I also feel like people have had bad experiences with eggplant parm where it’s a little tough and not moist, and I think that’s because it's not cooked all the way through. You really have to cook through your eggplant before you put it in the oven. Even though it sits in the oven for another hour, it does nothing to the cooking of eggplant.
Kate: So did you learn all this from your Nonna and the way she would cook?
So what's funny about the whole Nonna thing is that I never learned any cooking from her. I learned through tasting her food. Nonna is 100 years old, I’m 35. She started losing it when I was a teenager and she was in her 80s. So I never learned directly from her. There were a few months that I took before I opened the store, where I had this time and I was like, I’m gonna figure these out and nail them down.
K: I think we discount that in thinking about learning to cook from people. A lot of it is just about learning to taste.
Totally. And learning what you think tastes good. I learned from Nonna to salt your eggplant. Absolutely. I didn't learn from her to eat it the next day, I figured that out. The tomato sauce is definitely a memory. Like me figuring out what that tomato sauce is, I had to test a lot of different ways of doing it.
One of my strongest childhood memories with eggplant is the environment, because whenever we would go to my Nonna’s in the summertime, when she was growing eggplants, we would have a barbecue and on the grill would be steaks and eggplant — that's the one exception where you should eat the eggplant right away! And we’d have amogghio, which is this tomato-garlic-oregano-sauce, and we would put it all over the steak and all over the eggplant. And that’s like the best. So in my mind, eggplant is tied to New York summers barbecuing, and LaGuardia Airport planes. That’s the sound of eggplant, LaGuardia airplanes flying over Ozone Park.
My Nonna also used to make this thing called spiedini, which means spear, and it’s anything on spears or toothpicks, like a rolled thing. She used to make it with thinly pounded veal, and then you would add breadcrumbs and caramelized onions and cheese and parsley in the center and then roll it up, dip it in egg and breadcrumbs, and you could fry it or just put it in the oven. When I was vegetarian for many years, she started to do the same thing with eggplant and so now that’s become a thing that I make here for dinners. It's so good. It has a really specific flavor that I can’t — to me it just tastes like Nonna’s cooking. It’s like onions, sweet, it’s like fresh parsley meets the fattiness of the cheese, that is just like Nonna flavor to me.
K: I think of you as being good at just putting things together without recipes and creating really good flavor combinations that are sometimes surprising.
Thank you very much. As far as the putting things together, I don't know, I just always did that. I didn't watch my mom do that. My mom would use recipes all the time, she had these very specific recipes in her cookbooks that she would go to. And I love that because I love cookbooks, but I almost never go to recipes. I think it’s because of some larger thing within me that doesn’t approach things that way. There's something organic and resourceful and musical and necessary that happens when you just use what you have. To me, it’s more satisfying and nourishing. My favorite meals are from these moments of like, just feeling the confidence that I can feed myself. I can do this. Like, we have an onion and we have some water, we have soup.

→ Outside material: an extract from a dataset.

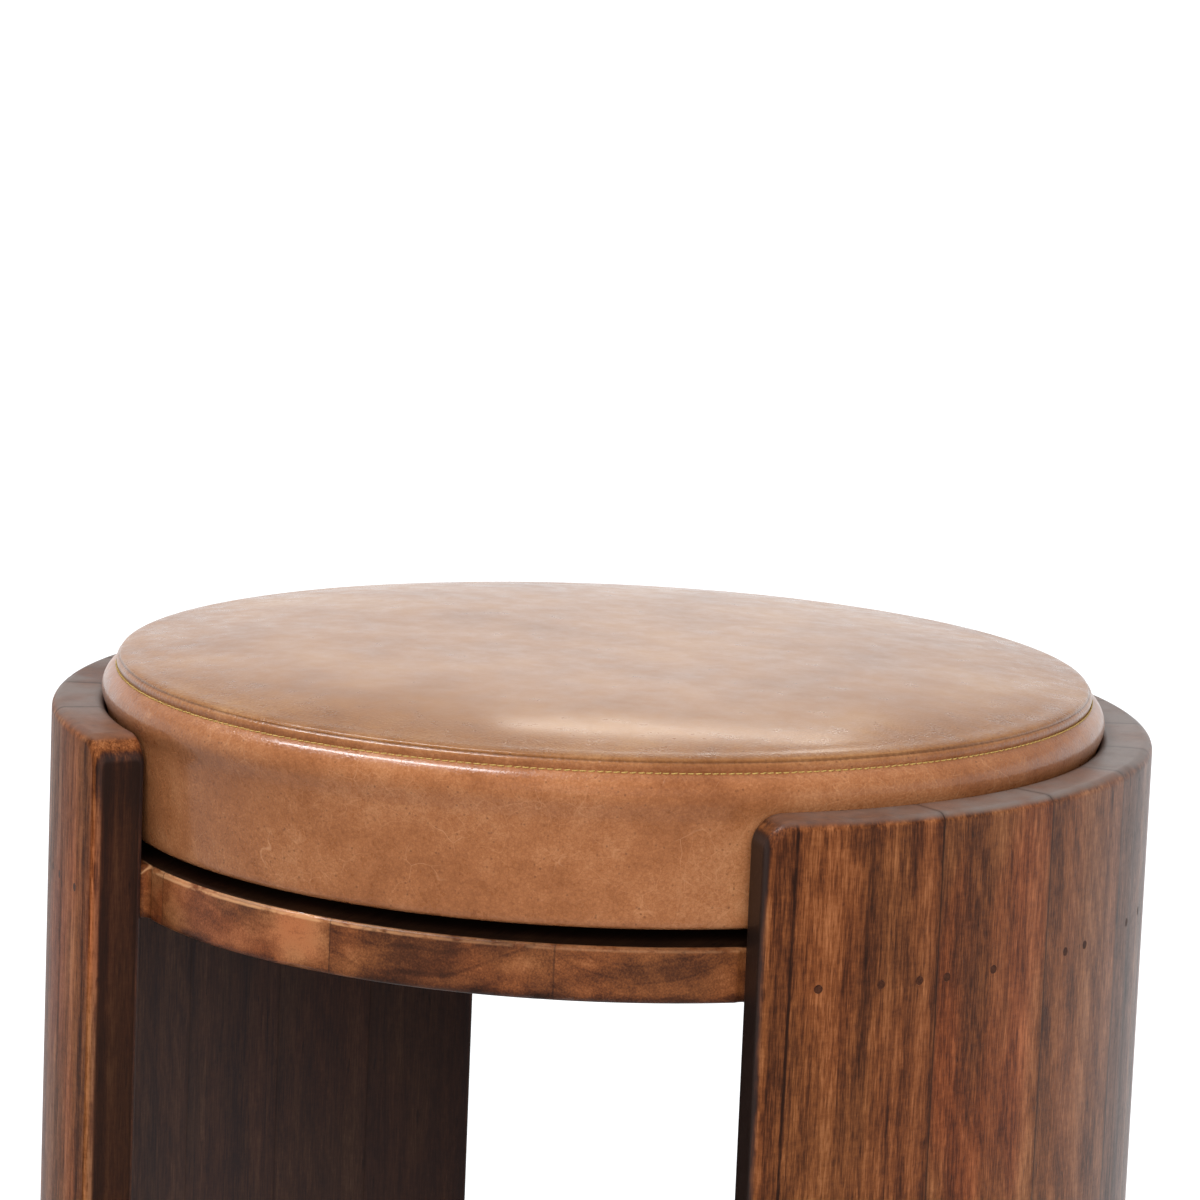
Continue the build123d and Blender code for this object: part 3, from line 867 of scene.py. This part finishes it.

You know when actors talk about finding the character from the outside in? I feel like I find the meals from the inside out. Everything comes out of the ingredients. I’m never like, I want to make a spinach dip. I’m like, I have yogurt and I have spinach, let’s make a dip.
Sometimes I think, there’s so much stuff in this world, and I feel the existential dread and weight of so much stuff, and I don’t want to add it. I have this confidence, I don’t know where it comes from, but there’s a confidence that we’ll be fine. We’ll make something good. If you have good ingredients, then we’ll figure it out.
K: I’ve talked to people who work professionally in food, and they’ve said that this ability to cook with inspiration and discovery is something they had to leave at home or maybe even gave up when they started cooking professionally. Do you feel like you’re able to bring that into your work cooking?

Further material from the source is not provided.